There are alternative dd commands you could use. If you want dd to show more accurate progress, you might have to accept more complexity. I expect the following would work without degrading your performance, though maybe reality has other ideas than I do.

gunzip -c serial2udp.image.gz |
dd iflag=fullblock bs=4M |
sudo dd iflag=fullblock oflag=direct conv=fsync status=progress bs=4M of=/dev/mmcblk0
  • oflag=direct iflag=fullblock avoids piling up kernel cache, because it bypasses it altogether.
  • iflag=fullblock is required in such a command AFAIK (e.g. because you are reading from a pipe and writing using direct IO). The effect of missing fullblock is another unfortunate complexity of dd. Some posts on this site use this to argue you should always prefer to use a different command. It's hard to find another way to do direct or sync IO though.
  • conv=fsync should still be used, to write back the device cache.
  • I added an extra dd after gunzip, to buffer the decompressed output in parallel with the disk write. This is one of the issues that makes the performance with oflag=direct or oflag=sync a bit complex. Normal IO (non-direct, non-sync) is not supposed to need this, as it is already buffered by the kernel cache. You also might not need the extra buffer if you were writing to a hard drive with 4M of writeback cache, but I don't assume an SD card has that much.

You could alternatively use oflag=direct,sync (and not need conv=fsync). This might be useful for good progress information if you had a weird output device with hundreds of megabytes of cache. But normally I think of oflag=sync as a potential barrier to performance.

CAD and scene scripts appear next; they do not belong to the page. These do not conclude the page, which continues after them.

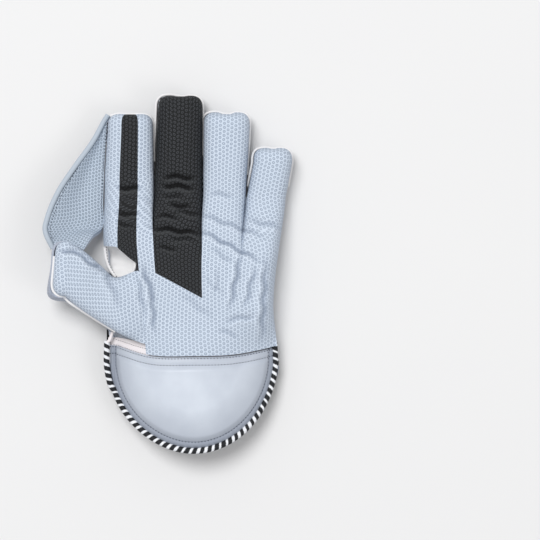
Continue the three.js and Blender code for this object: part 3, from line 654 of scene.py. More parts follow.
THUMB_SEAM = (0.12, 0.93)  # rows of the palm between which the thumb grows out of it
THUMB_JOIN = 0.3  # share of the thumb over which it does
SEAM_STEPS = 56
palm_rows = [
    *steps(0, THUMB_SEAM[0], 8)[:-1],
    *steps(*THUMB_SEAM, SEAM_STEPS),
    0.96,
    CUT - SEAM_ROW,
    CUT + SEAM_ROW,
    *steps(CUT + 0.015, CROTCH, 88),
    *steps(CROTCH, TIP_START, 40)[1:],
    *turned_rows(TIP_START, 24),
]
index_breaks = [side * STRIP_ANGLE + gap for side in (-1, 1) for gap in (-SEAM, SEAM)]
palm_columns = [
    (finger, degrees)
    for finger in range(len(FINGERS))
    for degrees in even_angles(44, -90, 90, () if finger else index_breaks)
]
palm_points = grid(lambda row: [facing_point(f, d, row) for f, d in palm_columns], palm_rows)


def palm_sheet():
    """Flat place of each point of the facings: the fingers keep to their own middles."""
    run = lengths(palm_points, 1)
    crotch_row = palm_rows.index(CROTCH)
    owner = np.array([finger for finger, _ in palm_columns])
    middle = [int(np.flatnonzero(owner == f).mean()) for f in range(len(FINGERS))]
    flat = run - run[:, [middle[2]]]
    for i in range(crotch_row + 1, len(palm_rows)):
        for finger, centre in enumerate(middle):
            own = owner == finger
            flat[i, own] = flat[crotch_row, centre] + run[i, own] - run[i, centre]
    along = palm_points[0, :, 1] + lengths(palm_points, 0)
    return np.stack([flat, along], axis=2)


palm_uv = palm_sheet()
palm_folds = folds(palm_points)


def facing_patch(owns):
    def present(i, j):
        (finger, degrees), (next_finger, next_degrees) = palm_columns[j], palm_columns[j + 1]
        if finger != next_finger and palm_rows[i] >= CROTCH:
            return False
        return owns(finger, degrees, next_finger, next_degrees, palm_rows[i])

    return patch(palm_points, palm_uv, present, fold=palm_folds)


def palm_owns(finger, degrees, next_finger, next_degrees, row):
    if finger == 0 and degrees < STRIP_ANGLE:
        return False
    if row < CUT - SEAM_ROW:
        return True
    if row < CUT + SEAM_ROW:
        return finger != 1 and next_finger != 1
    return finger != 1 if finger == next_finger else finger == 2


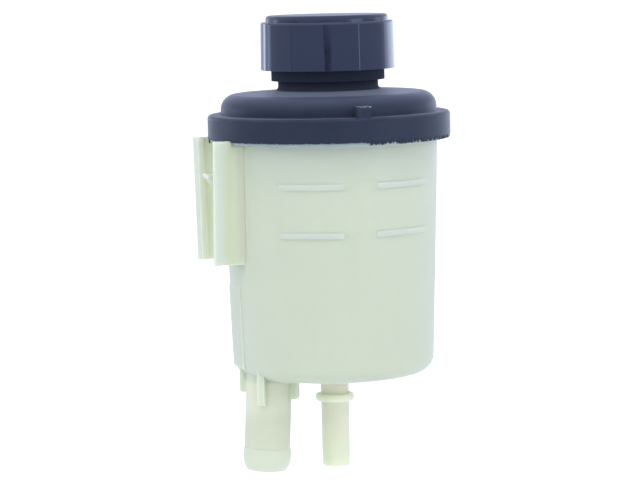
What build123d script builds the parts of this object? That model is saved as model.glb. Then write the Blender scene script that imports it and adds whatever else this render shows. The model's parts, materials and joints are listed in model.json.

There is a 2013 article https://lwn.net/Articles/572911/ which mentions minute-long delays like yours. Many people see this ability to cache minutes worth of writeback data as undesirable. The problem was that the limit on the cache size was applied indiscriminately, to both fast and slow devices. Note that it is non-trivial for the kernel to measure device speed, because it varies depending on the data locations. E.g. if the cached writes are scattered in random locations, a hard drive will take longer from repeatedly moving the write head.

why do the updates hang

The fsync() is a single system call that applies to the entire range of the file device. It does not return any status updates before it is done.

Share:
5,609
cts
Author by

cts

Updated on September 18, 2022

Comments

  • cts
    cts over 1 year

    my command:

    gunzip -c serial2udp.image.gz |
    sudo dd of=/dev/mmcblk0 conv=fsync,notrunc status=progress bs=4M
    

    my output:

    15930949632 bytes (16 GB, 15 GiB) copied, 1049 s, 15.2 MB/s    
    
    0+331128 records in
    0+331128 records out
    15931539456 bytes (16 GB, 15 GiB) copied, 1995.2 s, 8.0 MB/s
    

    the card: SanDisk Ultra 32GB MicroSDHC Class 10 UHS Memory Card Speed Up To 30MB/s
    distribution: 16.0.4 xenial with xfce
    kernel version: 4.13.0.37-generic

    i understand taking 17 minutes seems reasonable from what I've read. playing with block size doesn't really seem to make much of a difference (bs=100M still exhibits this behaviour with similar timestamps). why do the updates hang and it doesn't produce a finished report for another 16 minutes??

    iotop tells me that mmcqd/0 is still running in the background at this point (at 99% IO), so I figure there is a cache somewhere that is holding up the final 5MB but I thought fsync should make sure that doesn't happen iotop shows no traffic crossing at this time either for dd. ctrl-c is all but useless and i don't want to corrupt my drive after writing to it.

    • cts
      cts over 5 years
      updated 4.13.0.37-generic kernel. thanks
  • user2948306
    user2948306 over 5 years
    Very impressive if fsync() is not doing anything on the block device and the other issue is causing a 16 minute delay after writing 99.99% of data in 16 minutes. Anyway, if the answer doesn't assert fsync is a no-op then I have no downvote-worthy issue. I found a claim that device writes are synchronous on BSD, maybe there is a difference between OS's.
  • cts
    cts over 5 years
    just as a follow up, this code suggested by @sourcejedi worked as in it gave me a much more accurate representation of the progress and the system did not hang at the end. it did take longer to process though: 3798+1 records in 3798+1 records out 15931539456 bytes (16 GB, 15 GiB) copied, 2838.48 s, 5.6 MB/s identical file size and block size used. so this seems to be a trade off of realtime progress versus speed. that being said, I had tried this previously on 4 different attempts and got corrupted writes for the raspi.img, and this time it worked on the first write.
  • user2948306
    user2948306 over 5 years
    @cts Thank you for feedback! I can't think of any explanation why it would be that much slower for your device. So I don't have any other specific suggestion. In principle direct could want a bigger bs=, but on my system cat /sys/class/block/mmcblk0/queue/max_hw_sectors_kb already suggests it is capped at 512 KB. I have a 16GB Ultra bought in 2017, so I've tested it with 500MB of data. I got ~13.1 MB/s overall with your original command, and 13.5 MB/s with mine.
  • G-Man Says 'Reinstate Monica'
    G-Man Says 'Reinstate Monica' over 5 years
    Why do you run pv under sudo?  The OP runs dd under sudo because dd is opening /dev/mmcblk0 (with of=), but, in your command, the shell is opening /dev/mmcblk0.
  • agc
    agc over 5 years
    @G-Man, Thanks, that wasn't going to work... See revised answer for fix.